I have a CentOS 6 server with nmap 5.51 installed on it. I issue the following command:
nmap -sS -PN -p1-1024 --traceroute --reason -O -sV {My IP} -vv
(This is all "don't quote me")
-sS is a type of scan where TCP connections are not fully established
-PN means skip checking if host is online
-p1-65535 is the port range
--traceroute means add traceroute
--reason "Shows the reason each port is set to a specific state and the reason each host is up or down."
-O means OS detection
-sV detects the version of the program listening on each port
-vv means "be verbose"
So anyway... I run this command, wait a few minutes, it prints the result and EXITS. I open another terminal window (or tab), try to connect to that same server through SSH... And the connection times out. This happens every time, and only after running nmap. Rebooting is the only thing that fixes it.

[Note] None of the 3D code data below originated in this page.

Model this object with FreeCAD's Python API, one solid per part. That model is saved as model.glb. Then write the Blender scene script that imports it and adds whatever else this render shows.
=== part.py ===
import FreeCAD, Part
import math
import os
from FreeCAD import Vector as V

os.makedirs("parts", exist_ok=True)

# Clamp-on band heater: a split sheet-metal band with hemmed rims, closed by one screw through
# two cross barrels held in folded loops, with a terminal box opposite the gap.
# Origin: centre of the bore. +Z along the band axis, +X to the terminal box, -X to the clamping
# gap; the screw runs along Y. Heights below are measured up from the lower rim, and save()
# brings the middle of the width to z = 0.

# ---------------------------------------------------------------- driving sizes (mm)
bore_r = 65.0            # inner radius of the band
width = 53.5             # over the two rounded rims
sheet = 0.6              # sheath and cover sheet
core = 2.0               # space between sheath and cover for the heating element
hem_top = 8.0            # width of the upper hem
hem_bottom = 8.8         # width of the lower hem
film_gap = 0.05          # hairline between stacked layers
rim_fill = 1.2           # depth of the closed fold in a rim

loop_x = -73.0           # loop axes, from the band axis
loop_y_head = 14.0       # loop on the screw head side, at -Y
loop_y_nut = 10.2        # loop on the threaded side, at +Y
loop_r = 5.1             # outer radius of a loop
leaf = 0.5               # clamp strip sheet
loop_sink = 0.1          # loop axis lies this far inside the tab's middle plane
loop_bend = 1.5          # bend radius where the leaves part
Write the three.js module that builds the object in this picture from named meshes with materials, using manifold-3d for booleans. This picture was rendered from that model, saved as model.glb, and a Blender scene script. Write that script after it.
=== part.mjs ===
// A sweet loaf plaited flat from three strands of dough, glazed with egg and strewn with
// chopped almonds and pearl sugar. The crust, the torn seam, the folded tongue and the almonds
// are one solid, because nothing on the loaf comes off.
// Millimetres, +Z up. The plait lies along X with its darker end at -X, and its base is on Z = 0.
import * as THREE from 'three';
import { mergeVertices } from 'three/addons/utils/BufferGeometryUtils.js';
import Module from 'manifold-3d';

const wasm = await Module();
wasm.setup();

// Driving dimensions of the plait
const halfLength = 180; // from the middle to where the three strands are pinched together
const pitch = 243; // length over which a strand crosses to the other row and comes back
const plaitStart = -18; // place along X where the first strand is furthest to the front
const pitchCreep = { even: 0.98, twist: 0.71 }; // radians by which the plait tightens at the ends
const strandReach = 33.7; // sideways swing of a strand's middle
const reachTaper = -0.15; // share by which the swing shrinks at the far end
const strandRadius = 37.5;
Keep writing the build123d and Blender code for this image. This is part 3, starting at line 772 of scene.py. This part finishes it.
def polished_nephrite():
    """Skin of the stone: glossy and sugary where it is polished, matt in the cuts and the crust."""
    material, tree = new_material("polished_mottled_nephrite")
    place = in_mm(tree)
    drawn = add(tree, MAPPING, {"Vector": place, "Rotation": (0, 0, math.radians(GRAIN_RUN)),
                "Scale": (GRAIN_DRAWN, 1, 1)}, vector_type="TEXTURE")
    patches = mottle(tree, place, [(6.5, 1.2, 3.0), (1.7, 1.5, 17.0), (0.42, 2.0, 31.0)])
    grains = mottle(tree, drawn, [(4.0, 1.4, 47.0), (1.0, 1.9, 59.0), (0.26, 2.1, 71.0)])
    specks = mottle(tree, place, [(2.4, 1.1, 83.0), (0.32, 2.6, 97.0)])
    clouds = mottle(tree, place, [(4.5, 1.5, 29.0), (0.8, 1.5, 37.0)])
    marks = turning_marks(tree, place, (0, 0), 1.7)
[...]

It seems that if I already have a connection, it keeps communicating, but new ones get refused. Like I said, nmap has already exited, and I made sure it's not in the process list (ps uax | grep nmap).
And another thing, the weirdest of all: everything is fine while nmap runs. It's when it goes away that shenanigans start.
But this is not consistent. When I added the argument -T2 ("polite" scanning), the server went down instantly, including existing connections.
What next?
Note that the server that screws up is the one that does the scanning, not the target.